Consumers are embracing foodservice's pandemic accommodations
Ghost kitchens and other adjustments to new realities are bringing permanent shifts in diner behavior, according to a new study.
Foodservice operations’ work-arounds for selling meals during the COVID-19 pandemic are getting ready buy-in from consumers, with the public embracing such accommodations as ghost kitchens and human-less interactions even if the adjustments push up prices, a new study has found.
The report was released Monday, as many restaurants are striving to hold onto off-premise business while dining-in limitations are lifted. It shows that operators have considerable support from their customers on that front, with 23% saying they expect to continue ordering more takeout and delivery even as normalcy returns. Participants in the survey have increased their orders for those forms of off-premise service by 68% and 52%, respectively.
In addition, 46% of the respondents said they do not foresee changing the overall dining patterns they adopted during the pandemic.
The surveyed consumers indicated that they regard a $4 extra charge for delivery to be fair. In general, according to the report, consumers don’t object to paying more for delivery, provided it meets their expectations. Three of 4 (75%) said those expectations include having the meal arrive at their door within 30 minutes of the order being placed, and only 20% say a 45-minute wait is reasonable.

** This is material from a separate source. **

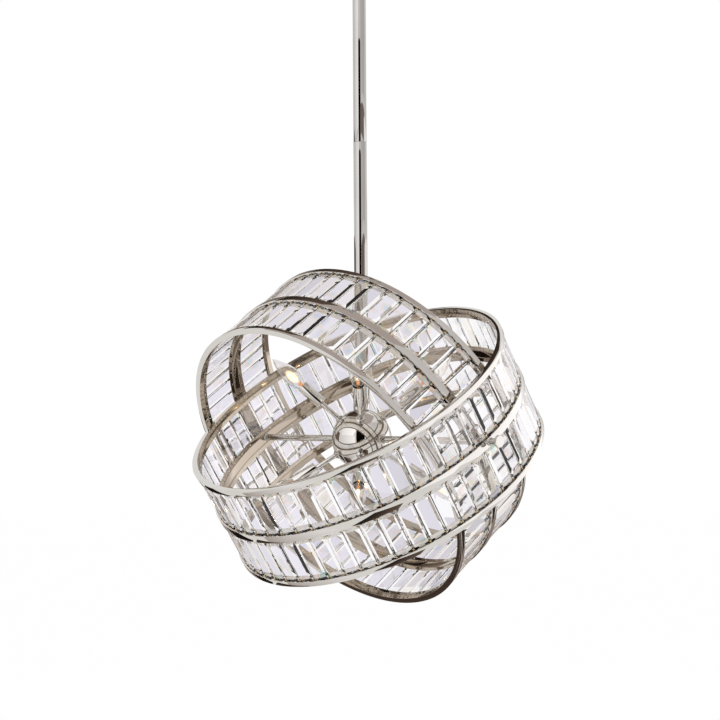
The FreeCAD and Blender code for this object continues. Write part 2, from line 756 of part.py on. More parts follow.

Nearly two-thirds (62%) said they’d be willing to pick up their to-go orders from a location outside the restaurant, such as the pick-up stations that Sweetgreen and other operators are trying as a way of batch-delivering lunch orders to office buildings, and 44% said they’d be willing to order meals that required some prep work in the orderer’s home kitchen.
The report asked consumers specifically about ghost kitchens, or facilities that produce meals exclusively for takeout and delivery. More than half (56%) say they’d be willing to order from a restaurant without a storefront. Forty percent said they’d favor taking humans out of the delivery process and having their meals carried by drones or driverless vehicles.
The report, “The Restaurant of the Future Arrives Ahead of Schedule,” was prepared by the consulting firm Deloitte. It was based on interviews conducted with consumers in December before the pandemic reached the U.S., and in June.
The major finding, according to Deloitte, was a surge in the importance of convenience. It found that nearly two-thirds of respondents (62%) cite convenience as the main reason they buy a meal from a restaurant.
“Restaurants that emerge from this unplanned inflection point in the industry’s history will be set up to provide a new standard in customer convenience, responsiveness, and safety that can pay off long after the tumult of this pandemic is over,” said Jean Chick, a Deloitte principal.